Estas referências a músicos ocorrem por três ordens de razões: ou a mera evocação de memórias pessoais (um concerto, uma audição partilhada etc.), ou o louvor a músicos e à música, ou a sua ligação à luta anti-racista. Vejamos três exemplos do mesmo:

devaneios

as Tentações de Santo Antão do Bosch

nas janelas verdes

o ornette coleman em cascais

nós fornicando na Mata do Cabeço de Deus

o Quintelas bêbedo a beijar todos os amigos

Pierrot-le-Fou

beijar bocas de mulher por aí fora

Eugénio de Andrade Herberto Hélder

Cesário Verde José Gomes Ferreira

Paul Éluard etc etc

a Suzete a sorrir-me ao balcão

do banco da marinha grande

canto gregoriano à meia noite

frente a uma garrafa de vinho.

a minha avó a dizer-me que

Django Reinhardt era a música do demónio

- tinha eu 16 anos

o António Serafim a descrever

uma caldeirada no montijo

porra que não vou ser capaz de morrer

Miles Davis

a música Miles

é uma planície de neve

só a neve se vislumbra

e o frio atiça a capacidade de amar

tu ensinas o amor

e a planície

estendida

desvirginada

em patas de sangue vivo

clama amor negado

Basin Street Blues

Porque não vens daí comigo

Lá abaixo ao Mississipi

Canta Ella Fitzgerald

Respondo

Vou contigo

Se me levares aos bares

De Basin Street

E me mostrares tudo

O que fez na tua voz um vinho acre

Sexo nimbado de folhas silvestres

Para eu poder

Proclamar

de pé

do alto do Empire State Building

que a tua raça

se vingou

criando uma flor

em cada golpe de chicote

Levi Condinho: um beatnik português com muito jazz na poesia - um poeta a descobrir, de ambos os lados do Atlântico.

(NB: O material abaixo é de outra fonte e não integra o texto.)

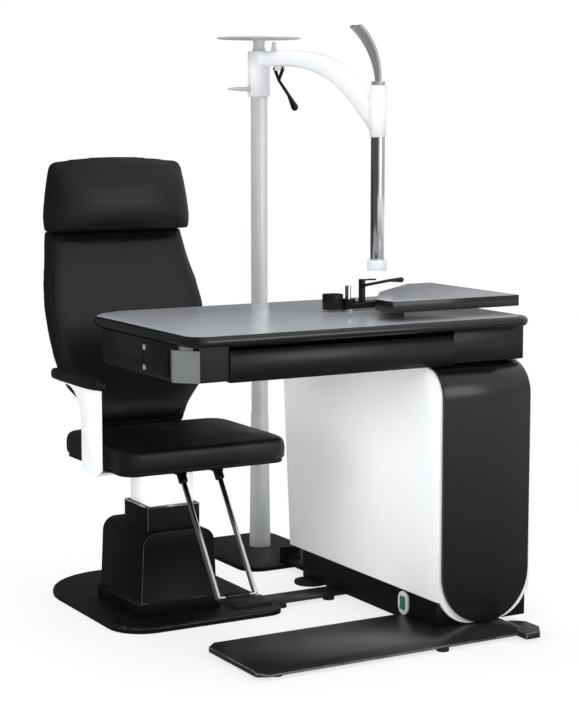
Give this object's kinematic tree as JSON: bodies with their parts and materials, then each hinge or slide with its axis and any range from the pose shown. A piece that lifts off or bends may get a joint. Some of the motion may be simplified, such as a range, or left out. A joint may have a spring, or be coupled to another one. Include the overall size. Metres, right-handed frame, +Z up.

ReferÊncias bibliogrÁficas

BARRETO, Jorge Lima. Musa lusa. Lisboa: Hugin, 1997.

CONDINHO, Levi. Roteiro cego: antologia poética (1965-2000). Alcobaça: Rebate, 2001.

COOK, Richard et al. The penguin guide to jazz on CD. London: Penguin Books, 1998.

CUNLIFFE, Marcus. História da literatura dos Estados Unidos. Mem-Martins: Europa-América, 1989.

DAUN, Jorge. Geração batida. Lisboa: Best-Sellers, 1963.

FALLORCA, Jorge. A luva in love. Lisboa: Assírio & Alvim, 1977.

FERLINGHETTI, Lawrence. A boca da verdade. La Garenne: Edição do Autor, 1986.

GAMA, Alexandre Saldanha da. Pastorinhas. Paris: Albatroz, 1999.

GRADE, Fernando. Também os beijos têm osso. S. João do Estoril: Mic, 1997.

GUERRA, Maria do Céu. São mortas as flores. Lisboa: Best-Sellers, 1963.

LIMA, Andre Shan. Valse de la memoire. s.l.: City Lights Books, 1987.

MARTINS, Miguel. Beatniks portugueses. História, n. 171, dez.-jan. 1993.

______. Jazz e literatura. Porto: Campo das Letras, 1998.

WALDMAN, Anne. The beat book: poems & fiction from the beat generation. Boston: Shambala, 1996.